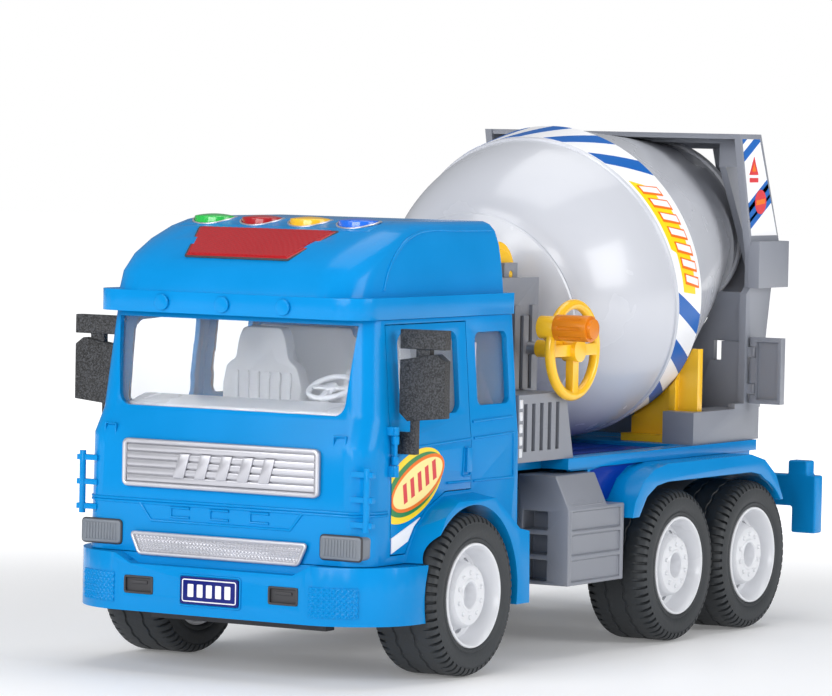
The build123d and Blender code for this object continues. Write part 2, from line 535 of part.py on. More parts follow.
tower -= both(block(50, 70, 243, 251, 100, 128) & block(50, 59, 240, 260, 90, 140))
drum_sweep = [(-40, 0), *drum_outline(0)[1:], (DRUM_MOUTH_S + 2, 37)]
drum_room = along_drum(spun([(s, r + 0.9) for s, r in drum_sweep] + [(DRUM_MOUTH_S + 2, 0)]))
tower -= drum_room
save("rear_tower", tower.solids().sort_by(SortBy.VOLUME)[-1])

hood_side = [(258, 197.5), (273, 197.5), (289.5, 157), (290, 137), (284, 122), (262, 160), (246, 186),
             (246, 197.5)]
hood = both(slab_x(hood_side, 41, 44))
hood += slab_x([(270.5, 197.5), (273, 197.5), (289.5, 157), (290, 137), (287.5, 137), (287, 157)], -44, 44)
hood -= block(-24, 24, 265, 300, 172, 193)
hood += block(-44, 44, 246, 272, 195.5, 197.5)
hood += slab_y([(-44, 137), (44, 137), (36, 122), (-36, 122)], 287.5, 290)
hood += both(block(43.5, 57, 246, 250, 186, 197.5))
hood -= drum_room
hood += slab_x([(283.8, 172.4), (283.8, 169.4), (276, 157.5), (274.5, 158.8)], -15, 15)
save("rear_hood", hood.solids().sort_by(SortBy.VOLUME)[-1])

cradle = slab_y([(26, 78), (56, 78), (56, 113), (26, 113)], 203, 207)
cradle += block(44.5, 47.5, 200, 210, 78, 112) + block(24, 44, 198, 214, 75, 78)
cradle -= drum_room
save("drum_cradle", pair(cradle.solids().sort_by(SortBy.VOLUME)[-1]))

trough_side = [(274, 109.5), (302.5, 86), (302.5, 75), (295, 75), (266, 100), (266, 106)]
chute = slab_x(trough_side, -16, 16) + block(-7, 7, 264, 272, 94, 102)
chute -= slab_x([(262, 106.4), (310, 65.1), (310, 130), (262, 130)], -13.8, 13.8)
chute += block(-9, 9, 256, 270, 92.4, 96)
chute += rod_z(84, 94, 0, CHUTE_PIVOT_Y, CHUTE_PIN_R) + rod_z(83, 85.6, 0, CHUTE_PIVOT_Y, 4.0)
save("discharge_chute", chute)

flap = block(FLAP_HINGE[0], 75.4, 238.0, 241.7, *FLAP_Z) + rod_z(*FLAP_Z, *FLAP_HINGE, 1.85)
flap -= block(64.2, 73.8, 237, 240.2, FLAP_Z[0] + 1.8, FLAP_Z[1] - 1.8)
flap -= block(60, 64.0, 237, 243, 93.7, 98.3) + block(60, 64.0, 237, 243, 108.7, 113.3)
flap -= rod_z(88, 120, *FLAP_HINGE, PIN_R + RUNNING)
save("flap_left", flap)
save("flap_right", mirror(flap, about=Plane.YZ))

beam = block(-71, 71, 281, 288, 45.5, 58.5)
beam += both(block(60, 71, 281, 288, 34.5, 58.5)) + both(block(58, 67, 281, 288, 58.5, 64.5))
save("rear_bumper", beam)

# Files --------------------------------------------------------------------------------------
os.makedirs("parts", exist_ok=True)
for name, shape in parts.items():
    export_step(shape, "parts/" + name + ".step")
print(len(parts), "nodes")
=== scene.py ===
import bmesh
import bpy
import json
import math
from mathutils import Matrix, Vector

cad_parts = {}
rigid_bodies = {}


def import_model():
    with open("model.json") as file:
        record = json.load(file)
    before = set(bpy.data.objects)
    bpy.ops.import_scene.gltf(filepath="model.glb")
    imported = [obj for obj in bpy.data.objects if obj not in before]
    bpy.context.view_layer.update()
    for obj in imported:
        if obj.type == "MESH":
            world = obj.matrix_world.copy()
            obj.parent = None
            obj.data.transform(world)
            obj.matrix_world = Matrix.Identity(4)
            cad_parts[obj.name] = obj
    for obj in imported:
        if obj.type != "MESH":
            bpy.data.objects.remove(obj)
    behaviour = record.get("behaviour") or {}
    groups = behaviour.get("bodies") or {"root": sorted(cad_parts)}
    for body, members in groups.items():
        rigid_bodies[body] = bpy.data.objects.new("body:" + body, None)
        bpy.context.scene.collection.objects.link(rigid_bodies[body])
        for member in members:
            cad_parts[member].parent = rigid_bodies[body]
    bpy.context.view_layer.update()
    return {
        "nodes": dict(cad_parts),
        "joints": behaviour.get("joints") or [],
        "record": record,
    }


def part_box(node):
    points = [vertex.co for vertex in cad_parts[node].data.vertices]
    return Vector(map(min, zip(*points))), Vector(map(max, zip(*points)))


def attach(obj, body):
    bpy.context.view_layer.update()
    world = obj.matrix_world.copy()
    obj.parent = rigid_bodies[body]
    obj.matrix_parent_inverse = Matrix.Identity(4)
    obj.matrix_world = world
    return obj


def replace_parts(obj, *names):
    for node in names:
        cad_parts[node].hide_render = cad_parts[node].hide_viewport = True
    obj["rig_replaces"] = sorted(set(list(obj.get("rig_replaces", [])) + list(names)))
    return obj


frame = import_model()
NODES = frame["nodes"]
BODY_OF = {n: b for b, ns in frame["record"]["behaviour"]["bodies"].items() for n in ns}
MM = 0.001
AXLE_R = 2.0
AXLE_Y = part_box("front_axle")[0].y / MM + AXLE_R   # the front axle's place along the truck
SIDE = {1: "left", -1: "right"}
EDGE_ANGLE = 28                                    # degrees: an edge that turns more is rounded
MERGE_WITHIN = 1e-6                                # metres

# Camera -------------------------------------------------------------------------------------
AZIMUTH = math.radians(31.113)
ELEVATION = math.radians(2.764)
ROLL = math.radians(1.131)
LENS = 210.1
CAMERA_FROM_AXLE = Vector((965.7, -1523.9, 205.3))
CLIP = (0.05, 20)


def make_camera():
    """The long lens low at the truck's left front, from which the whole truck is seen."""
    back = Vector((math.sin(AZIMUTH) * math.cos(ELEVATION), -math.cos(AZIMUTH) * math.cos(ELEVATION),
                   math.sin(ELEVATION)))
    right = Vector((math.cos(AZIMUTH), math.sin(AZIMUTH), 0))
    up = back.cross(right)
    x_axis = right * math.cos(ROLL) + up * math.sin(ROLL)
    y_axis = up * math.cos(ROLL) - right * math.sin(ROLL)
    data = bpy.data.cameras.new("camera")
    data.lens = LENS
    data.clip_start, data.clip_end = CLIP
    camera = bpy.data.objects.new("camera", data)
    bpy.context.scene.collection.objects.link(camera)
    turn = Matrix((x_axis, y_axis, back)).transposed().to_4x4()
    camera.matrix_world = Matrix.Translation((CAMERA_FROM_AXLE + Vector((0, AXLE_Y, 0))) * MM) @ turn
    bpy.context.scene.camera = camera


make_camera()


# Light and floor ----------------------------------------------------------------------------
AMBIENT = 0.24
ROOM_TINT = (0.93, 0.96, 1.0, 1)
FLOOR_HALF = 6.0
FLOOR_DROP = 0.0002
LIGHTS = (      # name, place, height aimed at, size, watts
    ("key", (-0.45, -1.6, 0.95), 0.09, (0.9, 0.8), 11),
    ("front_panel", (0.35, -1.9, 0.55), 0.1, (1.4, 0.5), 15),
    ("side_fill", (1.75, 0.15, 0.75), 0.1, (1.0, 0.9), 15),
    ("top", (0.0, 0.3, 1.5), 0.1, (1.0, 1.3), 9),
)


def area_light(name, place, aim_height, size, power):
    data = bpy.data.lights.new(name, "AREA")
    data.shape = "RECTANGLE"
    data.size, data.size_y = size
    data.energy = power
    light = bpy.data.objects.new(name, data)
    light.location = place
    aim = Vector((0, 0, aim_height))
    light.rotation_euler = (aim - Vector(place)).to_track_quat("-Z", "Y").to_euler()
    bpy.context.scene.collection.objects.link(light)


def make_stage():
    """A white backdrop for the camera, a dimmer room for the light, a floor and four soft lights."""
    bpy.context.scene.view_settings.view_transform = "Standard"
    world = bpy.data.worlds.new("studio")
    world.use_nodes = True
    nodes = world.node_tree.nodes
    links = world.node_tree.links
    backdrop = nodes["Background"]
    backdrop.inputs["Color"].default_value = (1.0, 1.0, 1.0, 1)
    backdrop.inputs["Strength"].default_value = 1.0
    room = nodes.new("ShaderNodeBackground")
    room.inputs["Color"].default_value = ROOM_TINT
    room.inputs["Strength"].default_value = AMBIENT
    ray = nodes.new("ShaderNodeLightPath")
    seen = nodes.new("ShaderNodeMath")
    seen.operation = "MAXIMUM"
    mix = nodes.new("ShaderNodeMixShader")
    links.new(ray.outputs["Is Camera Ray"], seen.inputs[0])
    links.new(ray.outputs["Is Transmission Ray"], seen.inputs[1])
    links.new(seen.outputs[0], mix.inputs[0])
    links.new(room.outputs[0], mix.inputs[1])
    links.new(backdrop.outputs[0], mix.inputs[2])
    links.new(mix.outputs[0], nodes["World Output"].inputs["Surface"])
    bpy.context.scene.world = world
    mesh = bpy.data.meshes.new("floor")
    corners = [(x * FLOOR_HALF, y * FLOOR_HALF, 0) for x, y in ((-1, -1), (1, -1), (1, 1), (-1, 1))]
    mesh.from_pydata(corners, [], [(0, 1, 2, 3)])
    floor = bpy.data.objects.new("floor", mesh)
    floor.location.z = -FLOOR_DROP
    bpy.context.scene.collection.objects.link(floor)
    mesh.materials.append(floor_material())
    for row in LIGHTS:
        area_light(*row)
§
Instruction:
Starting at the line that holds "beam = block(-71, 71, 281, 288, 45.5, 58.5)", copy each line exactly and stop after the line that holds "obj.parent = None".

Exercise output:
beam = block(-71, 71, 281, 288, 45.5, 58.5)
beam += both(block(60, 71, 281, 288, 34.5, 58.5)) + both(block(58, 67, 281, 288, 58.5, 64.5))
save("rear_bumper", beam)

# Files --------------------------------------------------------------------------------------
os.makedirs("parts", exist_ok=True)
for name, shape in parts.items():
    export_step(shape, "parts/" + name + ".step")
print(len(parts), "nodes")
=== scene.py ===
import bmesh
import bpy
import json
import math
from mathutils import Matrix, Vector

cad_parts = {}
rigid_bodies = {}


def import_model():
    with open("model.json") as file:
        record = json.load(file)
    before = set(bpy.data.objects)
    bpy.ops.import_scene.gltf(filepath="model.glb")
    imported = [obj for obj in bpy.data.objects if obj not in before]
    bpy.context.view_layer.update()
    for obj in imported:
        if obj.type == "MESH":
            world = obj.matrix_world.copy()
            obj.parent = None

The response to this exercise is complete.